What is expected:
Write out, word for word, only the data from its first line to the line containing "plain display stand.".

· · · · · · ·

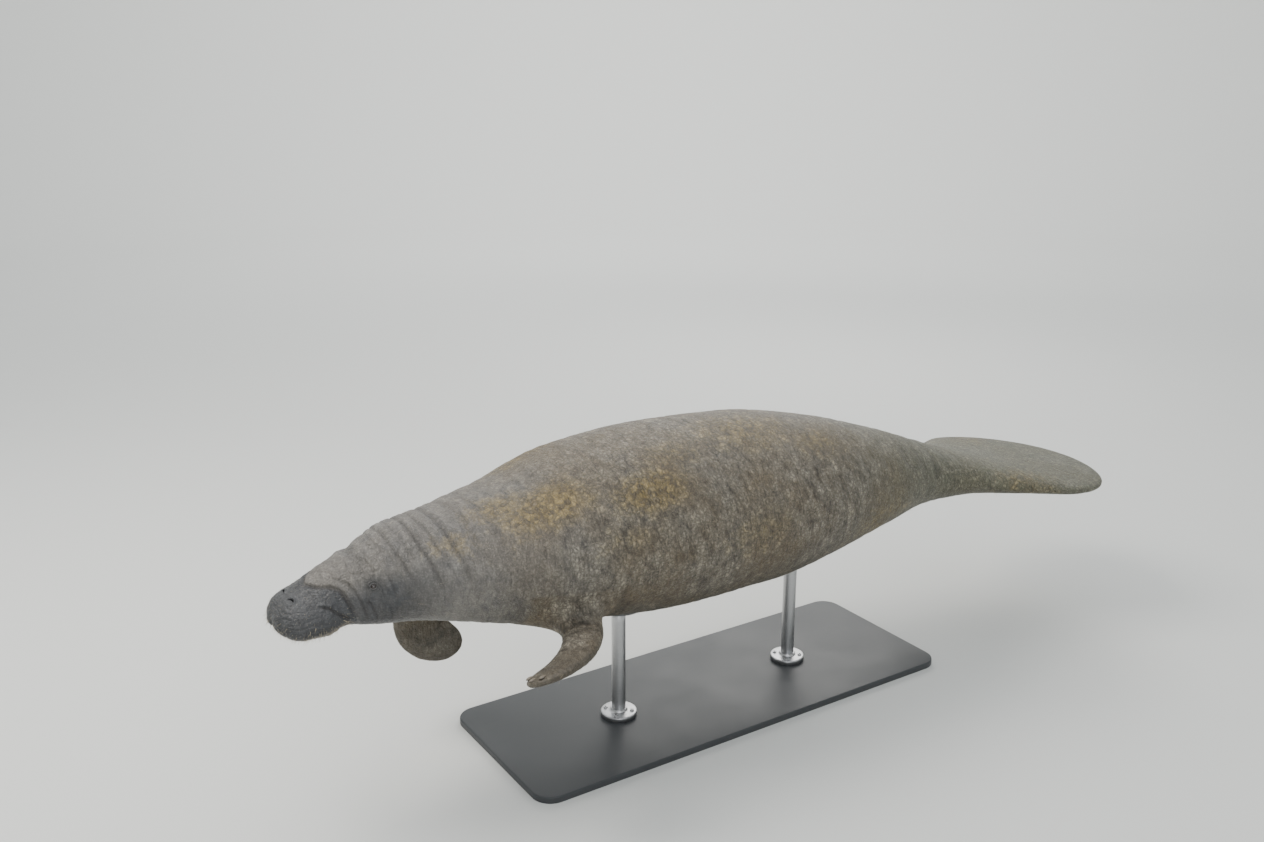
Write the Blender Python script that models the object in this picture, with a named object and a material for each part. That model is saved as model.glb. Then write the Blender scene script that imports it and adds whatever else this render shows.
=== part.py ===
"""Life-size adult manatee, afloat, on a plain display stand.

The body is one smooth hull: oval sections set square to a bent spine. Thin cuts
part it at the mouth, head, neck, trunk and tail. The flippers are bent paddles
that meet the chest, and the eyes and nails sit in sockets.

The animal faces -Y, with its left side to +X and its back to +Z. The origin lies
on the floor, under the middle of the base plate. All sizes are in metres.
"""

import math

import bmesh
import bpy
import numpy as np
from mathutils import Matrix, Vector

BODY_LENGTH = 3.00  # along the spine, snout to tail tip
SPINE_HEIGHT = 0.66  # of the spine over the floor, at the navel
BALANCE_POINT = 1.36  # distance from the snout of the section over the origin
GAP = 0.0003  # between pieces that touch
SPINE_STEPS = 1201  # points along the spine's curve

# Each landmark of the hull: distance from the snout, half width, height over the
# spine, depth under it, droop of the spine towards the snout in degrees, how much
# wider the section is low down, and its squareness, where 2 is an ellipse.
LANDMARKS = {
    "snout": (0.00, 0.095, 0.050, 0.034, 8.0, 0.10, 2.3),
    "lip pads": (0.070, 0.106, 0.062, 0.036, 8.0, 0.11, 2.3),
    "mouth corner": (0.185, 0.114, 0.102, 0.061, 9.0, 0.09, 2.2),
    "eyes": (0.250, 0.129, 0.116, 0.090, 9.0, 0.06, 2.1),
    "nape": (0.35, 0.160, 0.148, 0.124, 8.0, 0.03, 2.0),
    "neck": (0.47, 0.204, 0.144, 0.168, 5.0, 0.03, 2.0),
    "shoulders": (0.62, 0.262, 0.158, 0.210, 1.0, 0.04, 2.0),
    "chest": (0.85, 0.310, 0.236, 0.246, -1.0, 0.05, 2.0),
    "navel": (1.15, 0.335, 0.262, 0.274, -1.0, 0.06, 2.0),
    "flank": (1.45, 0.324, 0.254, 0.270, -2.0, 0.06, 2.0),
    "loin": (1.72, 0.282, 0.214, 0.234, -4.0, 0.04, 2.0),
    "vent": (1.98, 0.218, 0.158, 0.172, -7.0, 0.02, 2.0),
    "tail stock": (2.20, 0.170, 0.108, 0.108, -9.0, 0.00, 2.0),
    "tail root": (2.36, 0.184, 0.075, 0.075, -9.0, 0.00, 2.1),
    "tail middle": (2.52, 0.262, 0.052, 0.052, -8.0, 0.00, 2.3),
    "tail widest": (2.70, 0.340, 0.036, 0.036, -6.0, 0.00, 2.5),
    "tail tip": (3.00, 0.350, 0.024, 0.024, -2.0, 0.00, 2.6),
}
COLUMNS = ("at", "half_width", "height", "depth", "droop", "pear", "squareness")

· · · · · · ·

Task answer:
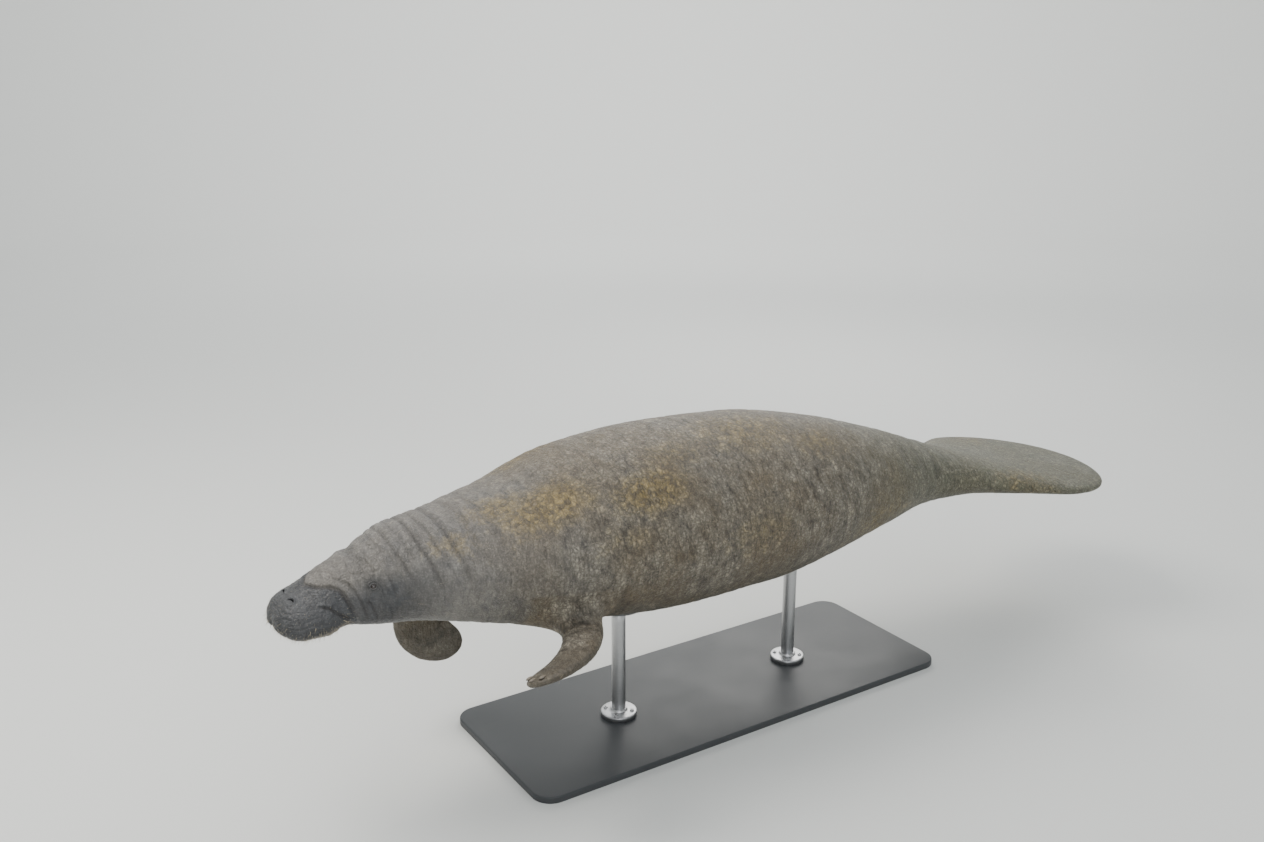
Write the Blender Python script that models the object in this picture, with a named object and a material for each part. That model is saved as model.glb. Then write the Blender scene script that imports it and adds whatever else this render shows.
=== part.py ===
"""Life-size adult manatee, afloat, on a plain display stand.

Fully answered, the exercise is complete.